The bouncer lets me in and half of my anxiety is gone. The other half multiplies when I enter the club and I notice that I am one of only four patrons in the several hundred-square-foot space. My college party experiences had taught me about the social pitfalls of showing up early to a function, but even that couldn’t prepare me for the stifling lack of human life. However, there is one person who gives me hope, a man in his 60s viciously dancing on an otherwise empty dance floor. The bartenders says he’s “the Conductor,” a local legend named after his orchestral dance moves, which he passionately performs from open to close. I think I’ve just found my “be this person by age 60” role model. 

At 11:30 p.m., things start picking up. Confident couples join the Conductor in dancing for the first DJ. I’m still biding my time, attempting to take in the full scene from the sidelines, fearing that joining the crowd might make me lose all desire to remain a passive observer. In a meager attempt at both journalistic reporting and establishing human connections, I ask patrons of the bar why they were at the show and what time they had arrived. Though, it’s not like I would remember. My phone is dead and I had nursed my Rum and Coke a little too hard. 

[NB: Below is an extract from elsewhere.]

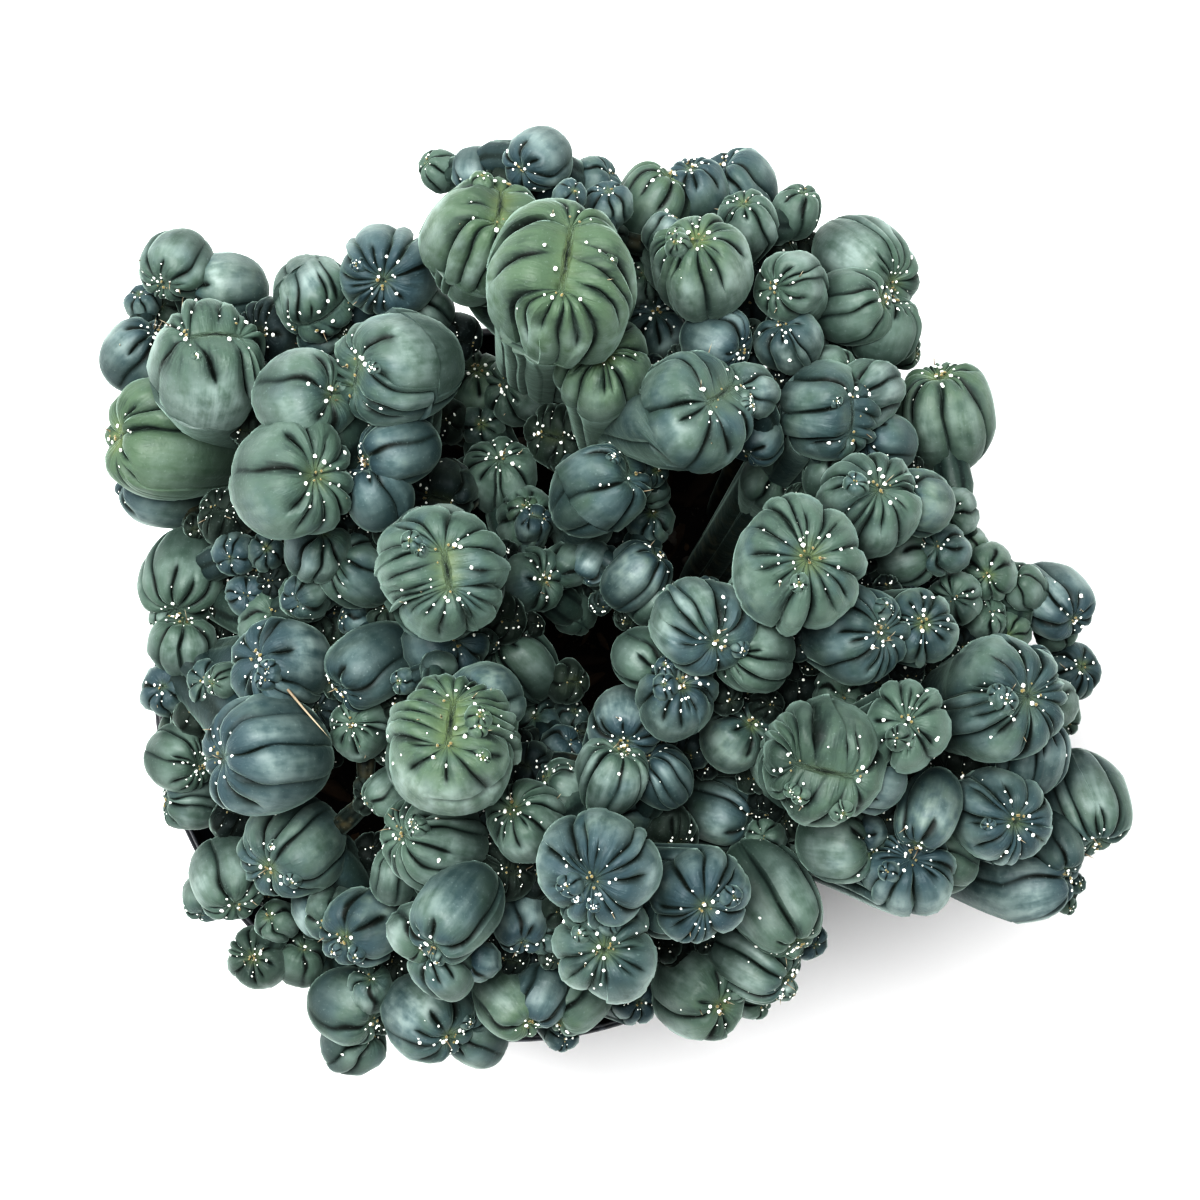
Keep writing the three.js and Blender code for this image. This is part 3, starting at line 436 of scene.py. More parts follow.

It’s only at midnight when I shed the barrier between observing and experiencing that I finally move to the dance floor. Fog spills out from the ceiling while neon red and blue lights intercept the mist with such intensity that I feel as if I’m viewing the world through 3D glasses. The crowd is a homogenous pool of people from every walk of life: black, white, Latino, straight, gay and transgender are all dancing with each other, filling the dance floor with an energy that Madison house parties could only dream of achieving.

I try utilizing the dance moves I practiced in the mirror earlier in the day before I soon realize that it is much more efficient to simply wild out. In those moments, when my eyes are closed and my fist is pumping to the religious four-on-the-floor bassline that unites the crowd, I feel brief pangs of total bliss overtaking my soul. Not long after the second DJ comes on do I accept that my original intention of reporting was merely a formality. I am here to understand something much deeper within myself. The digital dreams of luscious nightlife that tantalized me in far-away Madison are finally realized, and for a moment I feel my ego flutter away while my deep evolutionary urge to move and dance takes over. 

It’s now 1:30 a.m., and a brief lapse in music allows me to escape from within myself and cool down outside. When I come back downstairs, I see a much clearer picture of the citizens populating the dance floor. There are bros, who drape their bodies over girls like the skins of predatory animals, making rounds until they click with the right one who takes them home. There are proud dancers, who have the best moves and know it, building space around them for theatrical displays of tango. But more populated than any other group are the solo dancers, who look absolutely silly dancing on their own yet fit perfectly into a crowd of ecstatic techno enthusiasts. They dance alone, yet together, and it was clear that they had the most power in setting the mood of the dance floor. 

Bars in Madison close at 2 a.m. This is my opportunity to see a bizarro world of nightlife that doesn’t exist within the confines of Dane County. The bros leave with their mates, as the dancefloor no longer serves their pursuits. Those that remain pound their fists until close, which is exactly what I did until 5 a.m. when the blaring five-minutes-left lights came on. 

I saunter to the L station, my phone too drained to order an Uber. As I’m sitting on the platform, I ask the only person next to me if I can borrow their phone to call my mother. After assuring her that I’m not dead, I go on to explain my night in enthusiastic detail to the man whose phone I used. I ramble about how the club was a world separate from the real world, how I wanted to carry the essence throughout my life so that others could lose themselves in the dark flashy ecstasy of electronic music. It is only after I pour whatever remains of my soul out that I realize that this man is taking the train to work.

And that moment is all it takes for me to be flung back into reality. We keep talking about everything from comedy improv to the inadequacies of the CTA to Chicago as a whole. The conversation is a perfect wrap-up to the night. I take a deep satisfied breath and bid farewell to Jake the clubber, Jake the soul that was free for seven hours.